You will see some beautiful haute couture pieces by Charlie Le Mindu made of real human hair, and some crazy elements and sets created by Z Behl, our production designer… all inspired by the movie. It felt like the cherry on top. A great way to end the “Chic and Chambray” era.
How does your queer identity inspire or inform your work?
I feel like it has always informed and inspired me in ways I am not aware of. In general, I think my queerness isn’t the reason why I make art, or what I am interested in exploring… I think that it comes across regardless just because it’s often a very visual part of who I am. While creating, I’ve been more interested in exploring places and ideas that don’t necessarily relate to queerness, but to humanity as a whole.
What does 2020 have in store for you?
So much! I am working on some very fun video shoots and lots of new music coming soon. Hopefully a full album before the end of the year. Perhaps two of them if I am feeling ambitious. I am working on several projects. I just don’t know how long it will take for them to fully blossom and be ready for exposure.

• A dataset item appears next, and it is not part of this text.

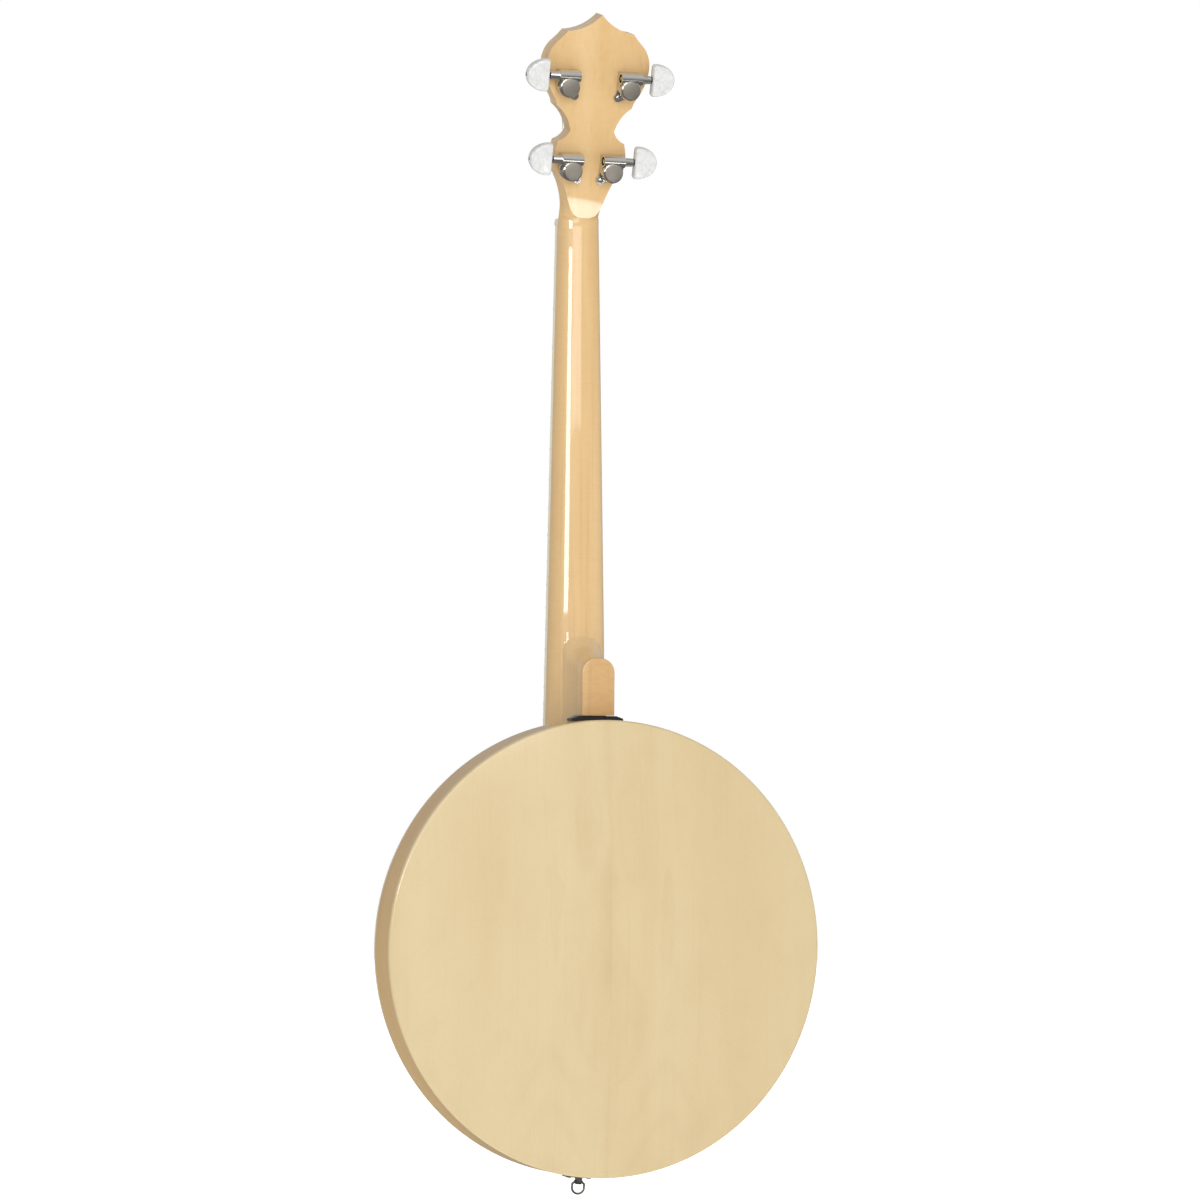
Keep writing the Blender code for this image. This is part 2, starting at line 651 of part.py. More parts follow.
def build_pot_rings():
    shoulder, base = -15.0, -24.0
    inner = RIM_RADIUS - RIM_WALL
    rim = [(inner, RIM_BACK), (RIM_RADIUS, RIM_BACK), (RIM_RADIUS, base - GAP), (136.2, base - GAP)]
    rim += [(136.2, shoulder), (inner, shoulder)]
    tone_ring = [(RIM_RADIUS, base), (RIM_RADIUS, -6.8), (138.7, -5.8), (123.0, -7.4), (121.6, -8.6)]
    tone_ring += [(121.6, shoulder + GAP), (136.5, shoulder + GAP), (136.5, base)]
    head = [(0.0, HEAD_PLANE), (139.2, HEAD_PLANE), (140.3, -5.6), (140.6, -6.6), (140.6, -15.6)]
    head += [(143.2, -15.6), (143.2, -18.6), (140.0, -18.6), (140.0, -6.7), (139.0, -5.5), (0.0, -5.5)]
    hoop = [(140.9, -15.3), (140.9, -6.8), (141.6, -6.0), (143.2, -6.0), (143.8, -6.6), (143.8, -9.8)]
    hoop += [(HOOP_RADIUS, -9.8), (HOOP_RADIUS, HOOP_BACK), (143.5, HOOP_BACK), (143.5, -15.3)]
    for name, profile, look in (
        ("rim", rim, MAPLE),
        ("tone_ring", tone_ring, BRONZE),
        ("head", head, COATED_HEAD),
        ("tension_hoop", hoop, NICKEL),
    ):
        place(name, mesh_from(turned(profile), name), look, (0, 0, POT_Z))


def hook_angles():
    step = math.tau / HOOK_COUNT
    return [step * (k + 0.5) for k in range(HOOK_COUNT)]


def build_flange():
    """Flat ring plate on the resonator's front edge, with holes for the hooks and slots between them."""
    low = RESONATOR_FRONT + GAP
    high = low + FLANGE_THICKNESS
    inner, outer = RIM_RADIUS + GAP, RESONATOR_RADIUS - 0.7
    profile = [(inner, low), (outer - 0.8, low), (outer, low + 0.8), (outer - 0.8, high), (inner, high)]
    flange = place("flange", mesh_from(turned(profile), "flange"), NICKEL, (0, 0, POT_Z))
    cuts = bmesh.new()
    for angle in hook_angles() + [math.pi]:
        x, z = HOOK_RADIUS * math.sin(angle), HOOK_RADIUS * math.cos(angle)
        rod((x, low - 2, z), (x, high + 2, z), HOOK_SHANK + GAP + 0.4, 6, cuts)
    for k in range(1, HOOK_COUNT):
        if k == HOOK_COUNT // 2:
            continue
        turn = Matrix.Rotation(-math.tau * k / HOOK_COUNT, 3, "Y")
        outline = [(5.0 * x + 2.2 * x * z, SLOT_RADIUS + 7.0 * z) for z, x in circle(1.0, 8)]
        loft([[turn @ Vector((x, y, z)) for x, z in outline] for y in (low - 2, high + 2)], bm=cuts)
    boolean(flange, cutter("flange_holes", cuts, (0, 0, POT_Z)))


def hook_rings():
    """One hook at the top of the pot: claw over the hoop, shank through the flange, nut behind it."""
    sides = 6
    claw_tip, claw_y, nut_top = 144.2, -7.5, RESONATOR_FRONT - 0.1
    rings = []
    bend, bend_steps = 3.0, 3
    path = [(claw_tip, claw_y, 0.0), (HOOK_RADIUS - bend, claw_y, 0.0)]
    for k in range(1, bend_steps + 1):
        a = math.pi / 2 * k / bend_steps
        path.append((HOOK_RADIUS - bend + bend * math.sin(a), claw_y - bend + bend * math.cos(a), a))
    for radius, y, turn in path:
        ring = []
        for x, w in circle(HOOK_SHANK, sides):
            offset_r, offset_y = w * math.sin(turn), w * math.cos(turn)
            ring.append((x, y + offset_y, radius + offset_r))
        rings.append(ring)
    nut_radius, step = 4.4, 0.01
    nut_base = nut_top - 14.0
    lower = [(nut_top, HOOK_SHANK), (nut_top - step, nut_radius), (nut_base, nut_radius)]
    lower += [(nut_base - step, HOOK_SHANK), (nut_base - 3.0, HOOK_SHANK)]
    for y, radius in lower:
        rings.append([(x, y, HOOK_RADIUS + w) for x, w in circle(radius, sides)])
    return rings


def build_hooks():
    mesh = mesh_from(loft(hook_rings()), "bracket_hook")
    mesh.materials.append(material("bracket_hook", NICKEL))
    for number, angle in enumerate(hook_angles(), 1):
        place(f"bracket_hook_{number:02d}", mesh, NICKEL, (0, 0, POT_Z), (0, angle, 0))


def build_resonator():
    wall = RESONATOR_RADIUS - RESONATOR_WALL
    seam = RESONATOR_RIM_BACK + RESONATOR_PLATE
    side = [(wall, seam + GAP), (RESONATOR_RADIUS, seam + GAP), (RESONATOR_RADIUS, RESONATOR_FRONT)]
    side += [(wall, RESONATOR_FRONT)]
    place("resonator_side", mesh_from(turned(side), "resonator_side"), MAPLE_SIDE, (0, 0, POT_Z))

    def dome(radius, edge):
        return edge - RESONATOR_DOME * (1.0 - (radius / RESONATOR_RADIUS) ** 2)

    radii = (0.0, 55.0, 100.0, 138.0, wall - 2.0)
    outside = [(r, dome(r, RESONATOR_RIM_BACK)) for r in radii]
    edge = 0.9
    outside.append((RESONATOR_RADIUS - edge, RESONATOR_RIM_BACK + 0.1))
    outside.append((RESONATOR_RADIUS, RESONATOR_RIM_BACK + edge))
    inside = [(RESONATOR_RADIUS, seam), (wall - 1.0, seam)]
    inside += [(r, dome(r, seam)) for r in reversed(radii[:-1])]
    back = turned(outside + inside)
    place("resonator_back", mesh_from(back, "resonator_back", 20.0), MAPLE_PALE, (0, 0, POT_Z))


def build_coordinator_rod():
    """Steel rod across the inside of the rim, with a shouldered nut at each end."""
    reach = RIM_RADIUS - RIM_WALL - GAP - 0.2
    y = -45.0
    washer, nut = -reach + 2.0, -reach + 12.0
    profile = [(-reach, 8.0), (washer, 8.0), (washer, 6.4), (nut, 6.4), (nut, 4.76)]
    profile += [(-z, radius) for z, radius in reversed(profile)]
    rings = [[(x, y + w, z) for x, w in circle(radius, 16)] for z, radius in profile]
    place("coordinator_rod", mesh_from(loft(rings), "coordinator_rod"), STEEL, (0, 0, POT_Z))


def build_bridge():
    """Three-footed bridge, thin at the top."""
    foot = HEAD_PLANE + GAP
    half = BRIDGE_HALF_LENGTH
    right = [(5.0, foot)] + arc((5.0, foot), (24.0, foot), 6.0, 6) + [(half, foot), (half, foot + 5.0)]
    right += arc((half, foot + 5.0), (26.0, BRIDGE_TOP), 1.5, 3)
    outline = right + [(-x, y) for x, y in reversed(right)]
    half_base, half_top = 3.6, 1.2
    rings = []
    for side in (-1, 1):
        ring = []
        for x, y in outline:
            rise = (y - foot) / (BRIDGE_TOP - foot)
            ring.append((x, y, BRIDGE_Z + side * (half_base + (half_top - half_base) * rise)))
        rings.append(ring)
    place("bridge", mesh_from(loft(rings), "bridge"), MAPLE_PALE)


def build_tailpiece():
    """Formed plate from the hoop towards the bridge, and its long hanger bolt."""
    hoop_z = POT_Z - 143.0
    half_thickness = 0.7
    stations = [(hoop_z - 6.0, -3.4, 11.0), (hoop_z + 2.0, -2.0, 16.0), (hoop_z + 16.0, 1.5, 18.0)]
    stations += [(TAILPIECE_TIP_Z - 10.0, 4.6, 17.0), (TAILPIECE_TIP_Z - 1.0, 5.6, 16.5)]
    stations += [(TAILPIECE_TIP_Z, 3.4, 16.3), (TAILPIECE_TIP_Z, -0.5, 16.0)]
    rings = []
    for index, (z, y, half) in enumerate(stations):
        near = Vector(stations[max(0, index - 1)][:2])
        far = Vector(stations[min(len(stations) - 1, index + 1)][:2])
        run = (far - near).normalized()
        z_off, y_off = -run.y * half_thickness, run.x * half_thickness
        top = [(-half, y + y_off, z + z_off), (half, y + y_off, z + z_off)]
        rings.append(top + [(half, y - y_off, z - z_off), (-half, y - y_off, z - z_off)])
    place("tailpiece", mesh_from(loft(rings), "tailpiece"), NICKEL)
    sides = 12
    bend = [(144.3, -7.6, 0.0), (146.8, -7.6, 0.1), (149.6, -8.8, 0.9), (HOOK_RADIUS, -12.0, math.pi / 2)]
    rings = []
    for radius, y, turn in bend:
        ring = []
        for x, w in circle(HOOK_SHANK, sides):
            ring.append((x, y + w * math.cos(turn), POT_Z - radius - w * math.sin(turn)))
        rings.append(ring)
    nut_top, nut_base, nut_radius = -39.7, -44.0, 5.0
    lower = [(nut_top + 0.1, HOOK_SHANK), (nut_top, nut_radius), (nut_base, nut_radius)]
    lower += [(nut_base - 0.1, HOOK_SHANK), (nut_base - 3.0, HOOK_SHANK)]
    for y, radius in lower:
        rings.append([(x, y, POT_Z - HOOK_RADIUS - w) for x, w in circle(radius, sides)])
    place("tailpiece_hanger", mesh_from(loft(rings), "tailpiece_hanger"), NICKEL)


def build_armrest():
    """Curved rest over the hoop and the head's edge, on the bass side."""
    middle = math.radians(120.0)
    span = math.radians(44.0)
    thickness = 1.3
    line = [(154.6, -14.0), (154.4, -8.0), (152.6, -2.5), (148.5, 1.2), (143.0, 2.6), (136.0, 2.4)]
    line += [(130.0, 0.9)]
    inner = []
    for index, (r, y) in enumerate(line):
        before = Vector(line[max(0, index - 1)])
        after = Vector(line[min(len(line) - 1, index + 1)])
        run = (after - before).normalized()
        inner.append((r - run.y * thickness, y + run.x * thickness))
    bm = turned(line + inner[::-1], 16, span, middle - span / 2 - math.pi / 2)
    place("armrest", mesh_from(bm, "armrest"), NICKEL, (0, 0, POT_Z))


def build_strap_fitting():
    """Curved plate with a raised loop on the resonator's side, and a wire ring that swings in the loop."""
    turn = math.pi + STRAP_ANGLE
    anchor = bpy.data.objects.new("strap_anchor", None)
    bpy.context.scene.collection.objects.link(anchor)
    anchor.location = Vector((0, 0, POT_Z)) * MM
    anchor.rotation_euler = (0, turn, 0)
    inner = RESONATOR_RADIUS + GAP
    outer = inner + 1.2
    section = []
    steps = 8
    for radius, order in ((inner, 1), (outer, -1)):
        for k in range(steps + 1):
            a = order * (STRAP_PLATE_HALF_LENGTH / inner) * (2.0 * k / steps - 1.0)
            section.append((radius * math.sin(a), radius * math.cos(a)))
    plate_edges = (STRAP_Y - STRAP_PLATE_HALF_WIDTH, STRAP_Y + STRAP_PLATE_HALF_WIDTH)
    rings = [[(x, y, z) for x, z in section] for y in plate_edges]
    plate = place("strap_plate", mesh_from(loft(rings), "strap_plate"), NICKEL, parent=anchor)
    bar = outer + STRAP_RING_STAND
    loop_radius, loop_half_width = 2.3, 2.2
    hoop = []
    for k in range(steps + 1):
        a = math.pi * k / steps
        hoop.append((math.cos(a) * loop_radius, bar + math.sin(a) * loop_radius))
    hoop += [(-loop_radius, outer - 0.6), (loop_radius, outer - 0.6)]
    rings = [[(x, STRAP_Y + y, z) for y, z in hoop] for x in (-loop_half_width, loop_half_width)]
    boolean(plate, cutter("strap_loop", loft(rings), parent=anchor), "UNION")
    room = rod((-4, STRAP_Y, bar), (4, STRAP_Y, bar), STRAP_RING_WIRE + 0.35, 12)
    boolean(plate, cutter("strap_loop_bore", room, parent=anchor))
    half, drop, corner = 4.8, 9.5, 1.6
    path = [(-half + corner, 0.0), (half - corner, 0.0)]
    path += arc(path[-1], (half, corner), 0.45, 3)
    for k in range(1, steps):
        a = math.pi * k / steps
        path.append((half * math.cos(a), drop - half + half * math.sin(a) * 0.95))
    path += [(-half, corner)]
    path += arc(path[-1], (-half + corner, 0.0), 0.45, 3)[:-1]
    count = len(path)
    rings = []
    for index in range(count):
        before, after = Vector(path[index - 1]), Vector(path[(index + 1) % count])
        run = (after - before).normalized()
        normal = Vector((-run.y, run.x))
        ring = []
        for u, v in circle(STRAP_RING_WIRE, 8):
            x, drop_z = Vector(path[index]) + normal * u
            ring.append((x, v, drop_z))
        rings.append(ring)
    bm = loft(rings + rings[:1], closed_ends=False)
    bmesh.ops.remove_doubles(bm, verts=bm.verts, dist=1e-4)
    ring = place("strap_ring", mesh_from(bm, "strap_ring"), STEEL, parent=anchor)
    ring.location = Vector((0, STRAP_Y, bar)) * MM


def build():
    clear_scene()
    build_neck()
    build_heel_trim()
    build_truss_rod()
    build_fretboard()
    build_nut()
    build_truss_rod_cover()
    build_tuners()
    build_strings()
    build_pot_rings()
    build_flange()
    build_hooks()
    build_resonator()
    build_coordinator_rod()
    build_bridge()
    build_tailpiece()
    build_armrest()
    build_strap_fitting()


build()
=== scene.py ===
"""Looks of the four-string resonator banjo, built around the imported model.

Shapes are in millimetres and become metres when a mesh is made; places in materials are in metres. The frame
is the CAD's: origin at the nut on the glue plane, +X right seen from the back, +Y towards the strings, +Z up.
"""

import math

import bmesh
import bpy
from mathutils import Matrix, Vector


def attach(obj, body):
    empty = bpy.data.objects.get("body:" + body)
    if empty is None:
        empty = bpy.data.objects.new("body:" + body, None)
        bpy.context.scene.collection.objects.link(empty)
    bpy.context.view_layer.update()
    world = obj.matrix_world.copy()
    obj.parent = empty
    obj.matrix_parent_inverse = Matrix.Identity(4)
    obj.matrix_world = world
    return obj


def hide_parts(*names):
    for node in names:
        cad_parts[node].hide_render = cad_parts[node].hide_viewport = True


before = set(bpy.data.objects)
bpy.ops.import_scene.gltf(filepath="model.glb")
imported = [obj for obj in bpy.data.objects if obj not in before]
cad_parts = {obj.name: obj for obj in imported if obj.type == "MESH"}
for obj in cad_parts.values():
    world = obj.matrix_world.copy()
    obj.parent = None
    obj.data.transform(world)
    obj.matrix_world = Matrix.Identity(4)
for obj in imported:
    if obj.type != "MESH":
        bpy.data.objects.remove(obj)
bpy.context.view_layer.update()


# ---------------------------------------------------------------- camera

CAMERA_AT = (-1.445, -3.937, -0.392)
CAMERA_YAW = math.radians(20.42)
CAMERA_PITCH = math.radians(-1.45)
CAMERA_ROLL = math.radians(0.37)
CAMERA_LENS = 165.0
SENSOR_WIDTH = 36.0


def add_object(name, data):
    obj = bpy.data.objects.new(name, data)
    bpy.context.scene.collection.objects.link(obj)
    return obj


def make_camera():
    """A long lens behind the instrument and a little to its left, level with the pot."""
    data = bpy.data.cameras.new("camera")
    data.lens = CAMERA_LENS
    data.sensor_width = SENSOR_WIDTH
    camera = add_object("camera", data)
    heading = Matrix.Rotation(-CAMERA_YAW, 4, "Z")
    tilt = Matrix.Rotation(math.pi / 2 - CAMERA_PITCH, 4, "X")
    roll = Matrix.Rotation(CAMERA_ROLL, 4, "Z")
    camera.matrix_world = Matrix.Translation(CAMERA_AT) @ heading @ tilt @ roll
    bpy.context.scene.camera = camera


make_camera()
bpy.context.scene.view_settings.view_transform = "Standard"


# ---------------------------------------------------------------- dimensions shared with the CAD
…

At BRICKS we like to share the love – which three creatives within your community currently inspire you and why?
Recently I saw “The Inheritance” on Broadway, and it hit me so damn hard. Matthew Lopez wrote a masterpiece and also a masterclass on gay history. Brit Marling has been an inspiration too, with the OA she’s been able to tell very abstract ideas and stories in a new and fresh way. I love that. It exhumes humanity and enlightenment. And I have to mention LP, one of my favourite artists out there. She is lighting in a bottle – the voice, the songs, the coolness… go see her live and you will remember that moment for the rest of your life!